A short punchline is the safest bet. It reads fast, lands immediately, and looks clean on the jar. This works especially well for birthdays, friendship gifts, bachelorette parties, and relationship humor.

A name plus phrase can work when the phrase does the real work. Emily’s Emotional Support Flame is better than Emily’s Candle because, obviously, one is a joke and the other is office supply labeling.

A date can add meaning for weddings, anniversaries, new homes, and memorial candles, but it should support the message, not replace it. If all you add is a date, the candle may feel personalized but not especially memorable.

A location or shared reference can make the label feel instantly exclusive. Think of the city where you met, the nickname for your apartment, the running phrase from your group chat, or the insult you’ve lovingly recycled for ten years.

If you want more than one line, keep the hierarchy clear. The main phrase should be largest. Names, dates, or smaller context lines can sit beneath it. That way the label still hits from a distance instead of looking like a mini wedding program.

Match the label to the scent and occasion

This part gets overlooked, and it matters more than people expect. The scent and the label should feel like they belong in the same universe.

If the label is sexy and the scent is warm, smoky, or a little sultry, the whole gift feels intentional. If the label is a chaos gremlin birthday joke, bright or playful fragrance notes usually make more sense than something heavy and moody. For sympathy or sentimental gifts, the wording should be softer and the scent should not punch somebody in the face the second they open the box.
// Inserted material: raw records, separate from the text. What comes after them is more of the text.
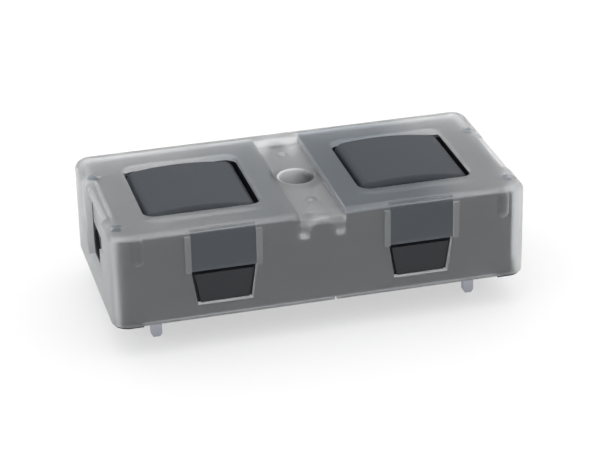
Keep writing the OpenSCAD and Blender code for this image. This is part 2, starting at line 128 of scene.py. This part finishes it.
camera = bpy.data.objects.new("camera", bpy.data.cameras.new("camera"))
scene.collection.objects.link(camera)
camera.location = (-61.13 * mm, -239.13 * mm, 124.62 * mm)
camera.rotation_euler = [math.radians(a) for a in (64.037, 1.045, -14.927)]
camera.data.lens = 135.97
camera.data.sensor_width = 36
camera.data.clip_start = 0.01
scene.camera = camera

world = bpy.data.worlds.new("light_tent")
world.use_nodes = True
tent = world.node_tree
direction = add_node(tent, "ShaderNodeTexCoord").outputs["Generated"]
height = add_node(tent, "ShaderNodeSeparateXYZ", None, {0: direction})
glow = add_node(tent, "ShaderNodeMapRange", {"To Min": 0.62, "To Max": 1.32}, {"Value": height.outputs["Z"]})
tent.nodes["Background"].inputs["Color"].default_value = (1, 1, 1, 1)
tent.links.new(glow.outputs[0], tent.nodes["Background"].inputs["Strength"])
scene.world = world

deselect_all()
pin_tips = cad_box[0][2]
bpy.ops.mesh.primitive_plane_add(size=6, location=(0, 0, pin_tips))
floor = bpy.context.active_object
floor.name = "floor"
floor.data.materials.append(opal_acrylic())

# ---------------------------------------------------------------- housings, covers and keys
# Each connector is a housing, open below, that a flat cover closes, and two bow-tie keys
# join the two of them. All are glass-filled polyamide 6.6, moulded nearly black in a
# spark-eroded tool, which leaves a fine matt grain and edges that are never quite sharp.
sides = ("left", "right")
ends = ("front", "rear")


def smooth(piece):
    """Shades a piece smooth except at its sharp edges, and keeps its flat faces flat."""
    deselect_all()
    piece.select_set(True)
    bpy.context.view_layer.objects.active = piece
    bpy.ops.object.shade_smooth_by_angle(angle=math.radians(40))
    even = piece.modifiers.new("even", "WEIGHTED_NORMAL")
    even.keep_sharp = True
    even.weight = 100
    bpy.ops.object.modifier_apply(modifier=even.name)


def soften(piece, width):
    """Breaks every sharp edge by a hair, as a mould or a press does."""
    deselect_all()
    piece.select_set(True)
    bpy.context.view_layer.objects.active = piece
    flat = piece.modifiers.new("flat", "TRIANGULATE")
    bpy.ops.object.modifier_apply(modifier=flat.name)
    edge = piece.modifiers.new("edge", "BEVEL")
    edge.width = width
    edge.segments = 2
    edge.limit_method = "ANGLE"
    edge.angle_limit = math.radians(35)
    edge.use_clamp_overlap = False
    bpy.ops.object.modifier_apply(modifier=edge.name)
    smooth(piece)


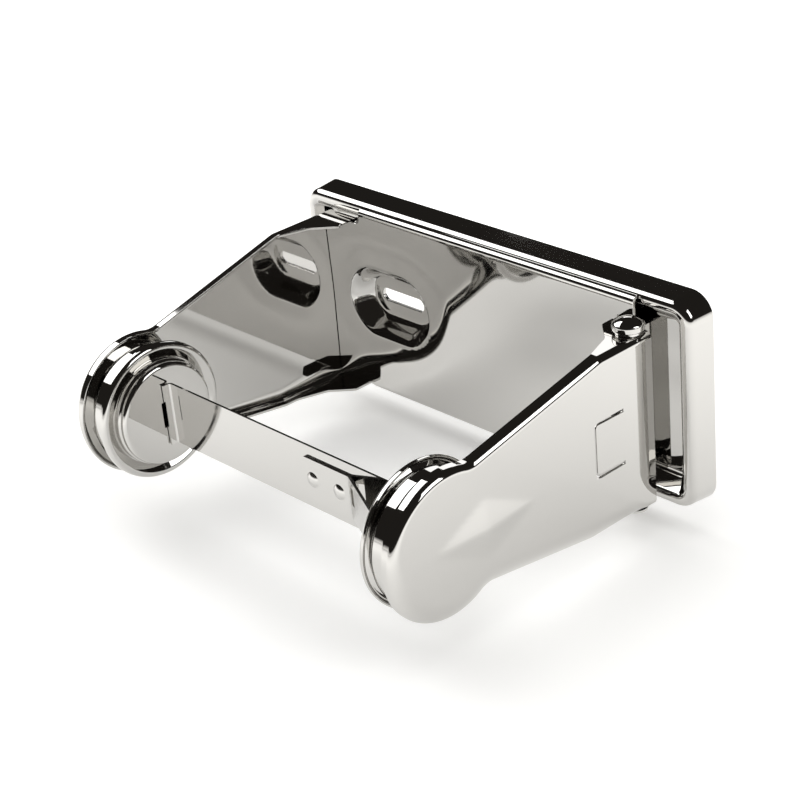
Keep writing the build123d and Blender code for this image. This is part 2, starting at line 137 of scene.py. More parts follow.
WEB_GAUGE = 1.2
WEB_FRONT = -13.0
WEB_BEND = 2.0
WEB_HOLLOW = 0.5
WEB_FLANGE = 2.6
WEB_FULL_LEFT = -56.0
WEB_RIGHT = 66.0
WEB_STRIP_RIGHT = 67.0
WEB_SPACING = 1.1
WEB_SLOPE_STEP = 0.02
DISH_CORE = 6.8
DISH_MOUTH = 14.0
DISH_FLOOR = 6.4
DISH_DEPTH = 7.6
HOLLOW_MOUTH = 27.0
HOLLOW_DEPTH = 1.1
ROUND_MOUTH = 10.2
ROUND_FLOOR = 4.4
SEAM_GAP = 0.35
LUG_ROOT = 60.4
LUG_ROOT_RIGHT = 64.5
LUG_GAP = 0.3
LUG_SLIT = 2.4
LUG_RADIUS = 3.6
LUG_HIP = 1
LUG_ROUNDING = 0.95
LUG_SPACING = 2
END_BEND = 0.9
END_BEND_STEPS = 7
END_WALL_STEPS = 5
END_CLEAR = 2.2
END_GAP = 0.2
END_SETBACK = 0.03
END_OVERLAP = 0.1

ARM_GAUGE = 1.0
ARM_OUTER = 75.2
ARM_DEPTH = 4.2
ARM_BEND = 2.2
ARM_SOFT_WIDTH = 7.0
ARM_SOFT_DROP = 3.4
ARM_SOFT_MIDDLE = 0.5
ARM_SOFT_SLOPE = 0.75
ARM_SOFT_REACH = 14
ARM_BEND_STEPS = 12
ARM_WALL_SHARES = (0.35, 0.7, 1.0)
ARM_SPACING = 1.3
ARM_SLOPE_STEP = 0.01
STEEPEST_SLOPE = 1
ARM_SHOULDER = -37.0
ARM_NECK = -95.0
ARM_NECK_TOP = 14.1
ARM_BELLY = -42.0
ARM_WAIST = -92.0
ARM_WAIST_BOTTOM = -26.7
ARM_OUTLINE_BEND = 9.0
HUB_RADIUS = 24.0
EAR_HIP_Y = -26.0
EAR_TIP_Y = -19.0
EAR_HIP = 8.0
EAR_REACH = 15.4
DIAMOND_Y = -88.0
DIAMOND_LENGTH = 20.4
DIAMOND_HEIGHT = 10.0
DIAMOND_RISE = 1.5
DIAMOND_RIDGE = 0.7
DIAMOND_FOOT = 0.07
DIAMOND_TRIM = 0.3
TAB_FRONT = -41.2
TAB_ROOT = -28.0
TAB_TOP = 5.8
TAB_BOTTOM = -13.2
TAB_SLIT = 1.2
TAB_PRESS = 0.5
TAB_CURVE = 1.5
TAB_CORNER = 2.4
TAB_SPACING = 1.0

HUB_GAUGE = 0.8
HUB_STEPS = 160
HUB_SPACING = 0.8
# Centrelines of the right hub's rings and cup: places in X and radii.
COLLAR_PROFILE = [(74.2, 18.6), (70.0, 18.6), (68.6, 21.0), (63.2, 21.0), (63.2, 9.0)]
COLLAR_BEND = 1.3
FLANGE_PROFILE = [(62.5, 22.8), (59.9, 22.8), (62.4, 18.5), (62.4, 9.0)]
FLANGE_BEND = 1.1
CUP_PROFILE = [(62.0, 17.7), (59.8, 17.7), (59.2, 17.1), (57.4, 17.1), (57.4, 12.0)]
CUP_BENDS = (0, 0.5, 0.5, 1.0, 0)
CUP_SPACING = 1.6
# The bar's slots in the cups' faces: front and back in Y, half the height, and the corners.
SLOT_PIVOT = (-99.9, -98.5, 6.1)
SLOT_LATCH = (-103.2, -98.5, 4.5)
BAR_SLOT_CORNER = 0.3

# Rivet heads: a crown's radius and half angle, a shoulder's radius and depth.
TALL_HEAD = 3.9
TALL_CROWN = (7.4, 0.63)
TALL_CREASE = 0.28
TALL_SHOULDER = (1.2, 2.3)
TALL_HEM = 0.5
LOW_HEAD = 1.0
LOW_CROWN = (9.0, 0.36)
LOW_CREASE = 0.09
LOW_RIM = 0.2
CROWN_STEPS = 12
BEND_STEPS = 7
RIVET_SHANK = 2.0
RIVET_TAIL = 3.0
RIVET_TAIL_LENGTH = 1
RIVET_AXIS = 0.02
RIVET_STEPS = 96


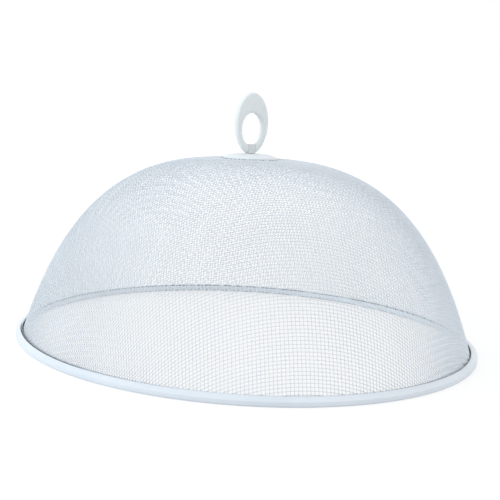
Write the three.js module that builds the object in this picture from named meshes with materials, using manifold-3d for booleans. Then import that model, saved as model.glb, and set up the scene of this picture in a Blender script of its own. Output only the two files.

There’s a practical side here too. A personalized label creates emotional value, but the candle still has to be worth burning. That means people notice wax quality, throw, burn time, and whether the whole thing feels cheap or actually giftable. A hilarious label on a disappointing candle is still a disappointing candle.

That’s why brands like CANDLE GUY® work when they work – the joke gets the attention, but the product still has to smell good, burn clean, and feel like a real gift instead of a novelty throwaway.

Common mistakes that ruin personalized labels

The biggest mistake is writing for yourself instead of the recipient. Just because you think the joke is genius does not mean they’ll want it sitting in their kitchen. If the label is too obscure, too long, or too aggressively weird for the relationship, the gift can miss.

Another mistake is trying to make it meaningful and funny and elegant and sexy all at once. Pick a lane. A candle can absolutely be sweet and dirty, but the wording still needs one dominant personality.

Spelling and formatting errors are another killer. Nothing torpedoes a premium gift faster than a typo on the label. Custom should feel intentional, not rushed. Check names, dates, punctuation, and line breaks before you commit.

And yes, there is such a thing as too much inside joke. If nobody besides you can decode it, the candle may feel more confusing than personal. A good personalized label still gives the recipient an immediate emotional hit, even if the backstory is just yours.

How to make a personalized candle feel premium

Good customization is not just about the words. It’s about editing. Trim the phrase until every word earns its spot. Choose a layout that looks balanced on the jar. Make sure the tone matches the occasion. If it’s funny, be funny on purpose. If it’s romantic, keep it hot without sliding into something that reads like a bachelor party dare.

Premium also means considering the whole experience. The label should look polished in daylight, in gift photos, and sitting on a nightstand after the laugh is over. That’s the real test. Does it still feel good once the joke lands?

The best personalized candle labels do two jobs at once. They get an instant reaction, and they still belong in someone’s home after the wrapping paper is gone. That balance is where the magic is.

So if you’re stuck on what to write, stop trying to be profound. Be specific. Be readable. Be just inappropriate enough for the person in front of you. A personalized candle label does not need to say everything. It just needs to say the one thing they’ll never forget.